Moon, a retired one-star Army general, stressed that the military could not “simply make the transition.”

Byun’s attorney disagreed. “Men and women could undergo separate tests to enlist, but what they do out in the field after that -- that’s not fundamentally different,” she said, adding her client, a former tank gunner, wants to carry on in the same role.

The attorney added that the Army should not sanction discrimination by folding to voices saying Byun would not survive the work environment.

“Would everyone there welcome her back and could she just pick up where she left off? I seriously don’t know,” said Kim Ki-ho, a retired Army colonel.

The Center for Military Human Rights Korea, a watchdog based in Seoul, said, “It would be irresponsible of the Army to let go one of its own because they had gender reassignment surgery.”

But, even if Byun were to reapply, she would not get through the initial physical fitness screening.

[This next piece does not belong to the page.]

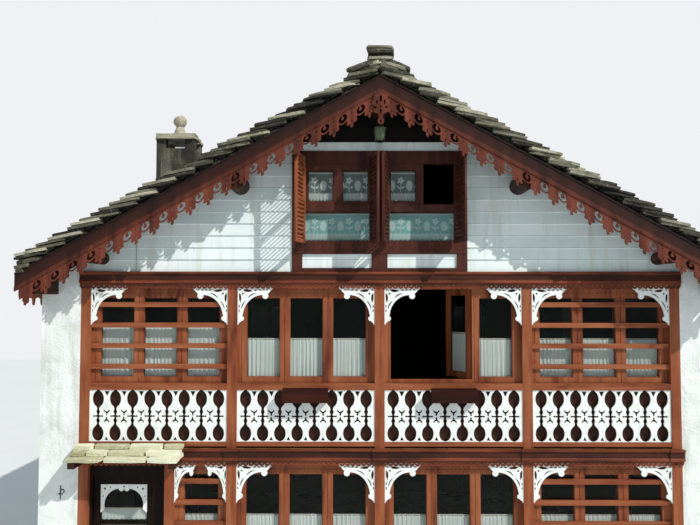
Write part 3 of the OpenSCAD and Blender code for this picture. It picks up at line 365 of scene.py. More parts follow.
def boardedWood(name, along, across, width, dark, main, light):
    # Boards side by side, with a dark joint between them and a tone of their own
    g = Graph(name, **{"Specular IOR Level": 0.15})
    t = g.axis(across) / width
    own = g.node("ShaderNodeTexWhiteNoise", {"noise_dimensions": "1D"}, W=t.maths("FLOOR"))
    inside = t.maths("FRACT")
    joint = inside.below(0.03, 0.015).larger(inside.above(0.97, 0.015))
    grain = g.grain(along, 0.03, 50, 6, 0.62, 0.3)
    colour = g.ramp(own * 0.5 + grain * 0.5, (0.2, dark), (0.5, main), (0.8, light))
    colour = g.mix(joint * 0.85, colour, tuple(c * 0.2 for c in dark[:3]) + (1,))
    return g.finish(colour, 0.5 + 0.25 * grain, grain * 0.5 - joint * 1.5)


def windowGlass(name, clear, low=rgb(6, 16, 10), high=rgb(16, 30, 20)):
    g = Graph(name, IOR=1.5)
    wave = g.noise(1.7, 2, 0.5)
    colour = g.ramp(wave, (0.3, low), (0.7, high))
    return g.finish(colour, 0.04 + 0.05 * wave, wave, 0.12, 0.01, clear + 0.08 * wave)


def ironLook(name, dark, main, worn):
    g = Graph(name, Metallic=0.75)
    speck = g.noise(120, 5, 0.7)
    colour = g.ramp(g.noise(18, 4, 0.6), (0.35, dark), (0.6, main), (0.75, worn))
    return g.finish(colour, 0.38 + 0.35 * speck, speck, 0.3, 0.001)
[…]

The military rules transgender candidates as unfit to serve. According to the military code, they cannot take part in military service unless war breaks out; and even then, only some transgender individuals would be called to duty.

“This whole case against Byun is ridiculous,” the attorney Kim said, adding that Byun is a fully able-bodied soldier who has already proven to be capable of carrying out her duty. Many others see that, Kim noted, referring to a recent reversal of a ban on transgender troops serving in the US military.

In late January, US President Biden overturned the controversial ban to enable “everyone qualified” to serve openly and with pride.